Paderborn University
The Ministry of Culture and Science of the State of North Rhine-Westphalia (MKW NRW) is creating scope for developing forward-looking research topics and sustainably boosting the competitiveness of the institutions involved. Around a million euros in annual funding are being provided per project. Building on available strengths, potential areas will be expanded to help further develop the research profile. Paderborn University has now been successful with an application for the ‘photonic quantum computing’ potential area. Within this, scientists are taking an interdisciplinary approach to creating a photonic quantum computer. In the future, every step will take place at a single site, from fundamental research into new quantum algorithms to modeling large, complex quantum systems to implementing photonic quantum networks for relevant computing applications.
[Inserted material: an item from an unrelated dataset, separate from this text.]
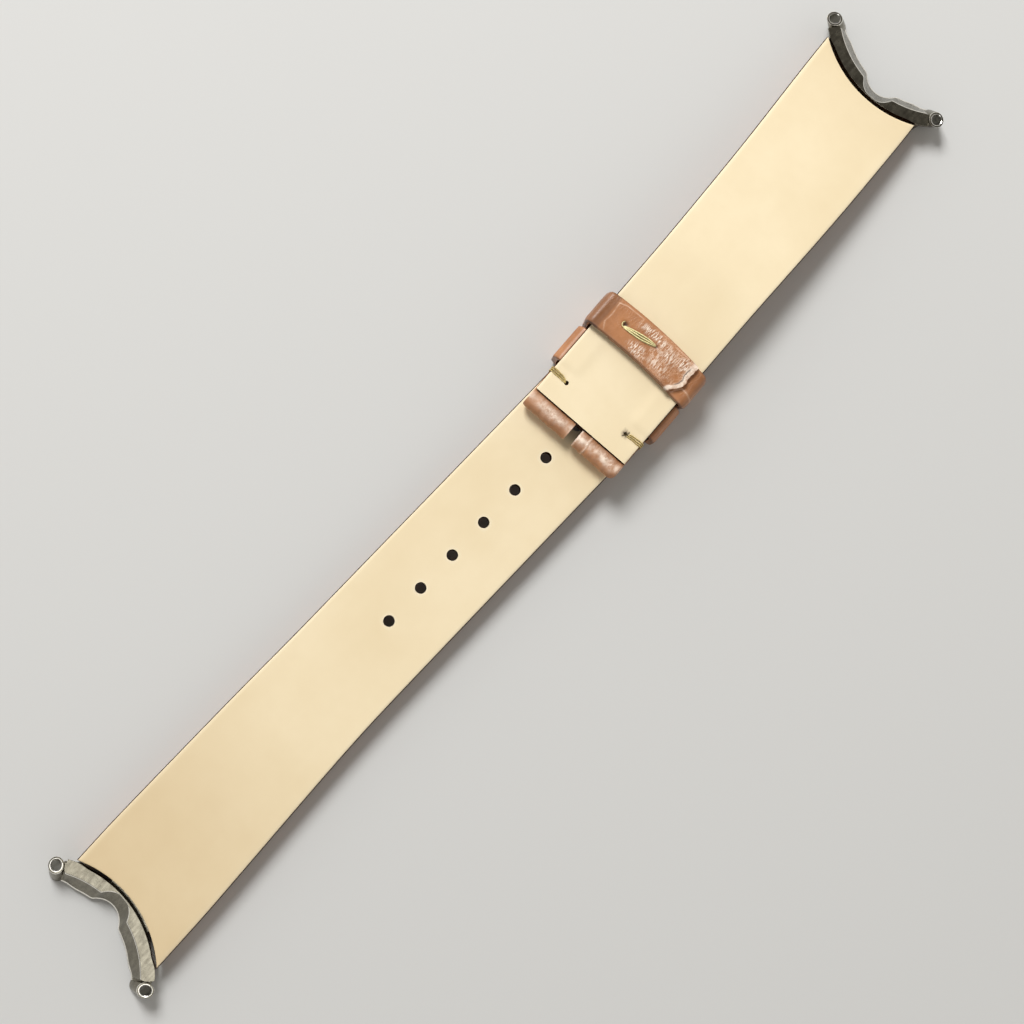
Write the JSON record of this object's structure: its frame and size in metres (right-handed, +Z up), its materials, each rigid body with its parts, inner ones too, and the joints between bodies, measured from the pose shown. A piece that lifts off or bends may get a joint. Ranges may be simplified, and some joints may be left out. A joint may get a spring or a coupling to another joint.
{
  "type": "watch strap",
  "caption": "Leather watch strap lying face down, its halves joined through a fixed and a free keeper, with metal end pieces at the lugs.",
  "frame": {"origin": "middle of the buckle bar tunnel in the short half's folded end", "axes": "+X along the short half towards its lug end, +Y along the bar tunnel, +Z up out of the lining"},
  "size_m": [0.1887, 0.0301, 0.0083],
  "materials": {
    "skin": "glossy pinkish-brown crocodile leather",
    "lining": "smooth undyed leather",
    "padding": "split leather",
    "metal": "dark nickel, satin",
    "thread": "waxed thread"
  },
  "bodies": {
    "short_buckle": {"short_skin_buckle": "skin", "short_padding_buckle": "padding", "short_lining_buckle": "lining", "fixed_keeper": "skin", "left_side_stitch": "thread", "right_side_stitch": "thread"},
    "short_middle": {"short_skin_middle": "skin", "short_padding_middle": "padding", "short_lining_middle": "lining"},
    "short_lug": {"short_skin_lug": "skin", "short_padding_lug": "padding", "short_lining_lug": "lining", "short_end_piece": "metal"},
    "free_keeper": {"free_keeper": "skin", "keeper_stitch": "thread"},
    "long_tip": {"long_skin_tip": "skin", "long_padding_tip": "padding", "long_lining_tip": "lining"},
    "long_middle": {"long_skin_middle": "skin", "long_padding_middle": "padding", "long_lining_middle": "lining"},
    "long_lug": {"long_skin_lug": "skin", "long_padding_lug": "padding", "long_lining_lug": "lining", "long_end_piece": "metal"}
  },
  "joints": [
    {"name": "free_keeper_slide", "type": "slide", "parent": "short_buckle", "child": "free_keeper", "axis": [1, 0, 0], "range_m": [0, 0.012]},
    {"name": "long_half_slide", "type": "slide", "parent": "short_buckle", "child": "long_tip", "axis": [-0.9985, 0.0541, 0], "range_m": [0, 0.03]},
    {"name": "short_bend_a", "type": "hinge", "parent": "short_buckle", "child": "short_middle", "pos_m": [0.0344, 0, 0.00135], "axis": [0, -1, 0], "range_deg": [0, 40]},
    {"name": "short_bend_b", "type": "hinge", "parent": "short_middle", "child": "short_lug", "pos_m": [0.05345, 0, 0.00002], "axis": [0, -1, 0], "range_deg": [0, 40]},
    {"name": "long_bend_a", "type": "hinge", "parent": "long_tip", "child": "long_middle", "pos_m": [-0.02255, 0.0018, -0.0017], "axis": [0.0541, 0.9985, 0], "range_deg": [0, 40]},
    {"name": "long_bend_b", "type": "hinge", "parent": "long_middle", "child": "long_lug", "pos_m": [-0.05965, 0.00381, -0.0017], "axis": [0.0541, 0.9985, 0], "range_deg": [0, 40]}
  ],
  "couplings": [
    {"joint": "short_bend_b", "follows": "short_bend_a", "ratio": 1},
    {"joint": "long_bend_b", "follows": "long_bend_a", "ratio": 1}
  ]
}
The project also seeks to train a new generation of outstanding researchers in the field of quantum computing, with gender equality as an ongoing concern. This profile area should establish Paderborn as an internationally visible center for photonic quantum technologies.

 

Quantum Machines
Israeli startup Quantum Machines has raised $50 million in a Series B round of funding, bringing its total funding to date to $73 million. The latest round was led by Red Dot Capital Partners with the participation of Exor, Claridge Israel, Samsung NEXT, Valor Equity Partners, Atreides Management LP, and joined by TLV Partners, Battery Ventures, Altshuler Shaham as well as other existing investors. “Quantum computing does not promise us better computing. It promises impossible computing,” Itamar Sivan, Quantum Machines co-founder and CEO of told me late last year. Impossible computing has attracted last year $365 million in VC funding, entrepreneurs launching new startups, and increased investment in quantum computing products and services by established companies.

 

Scout Ventures
Scout Ventures wants to act as the bridge between the startup world and that vast science and technology workforce, with a particular focus on veterans of the military, intelligence agencies, and national labs. Founded about a decade ago in 2012 by Brad Harrison, the firm raised two funds and invested in several dozen companies at the earliest stages, including identity verification platform ID.me (now valued at $1.5 billion), men’s subscription service Bespoke Post and youth sports management platform LeagueApps. It also incubated companies like health services company unite Us. The firm announced this morning that it has raised a $55 million third fund, which will continue its focus on backing veterans while centering its investment thesis on frontier tech in areas like machine learning, robotics, drones, physical security, quantum computing, and space (that said, the firm does not invest in weapons). Harrison, who has been a long-time angel investor prior to forming Scout Ventures and is a West Point grad and Army Airborne Ranger, said that when he started to look at the track records of the most successful founders he backed, many of them happened to be veterans. So, he started doubling down on that thesis, eventually hiring Wes Blackwell who graduated from the Naval Academy, and Sam Ellis in Brooklyn from West Point as his co-partners.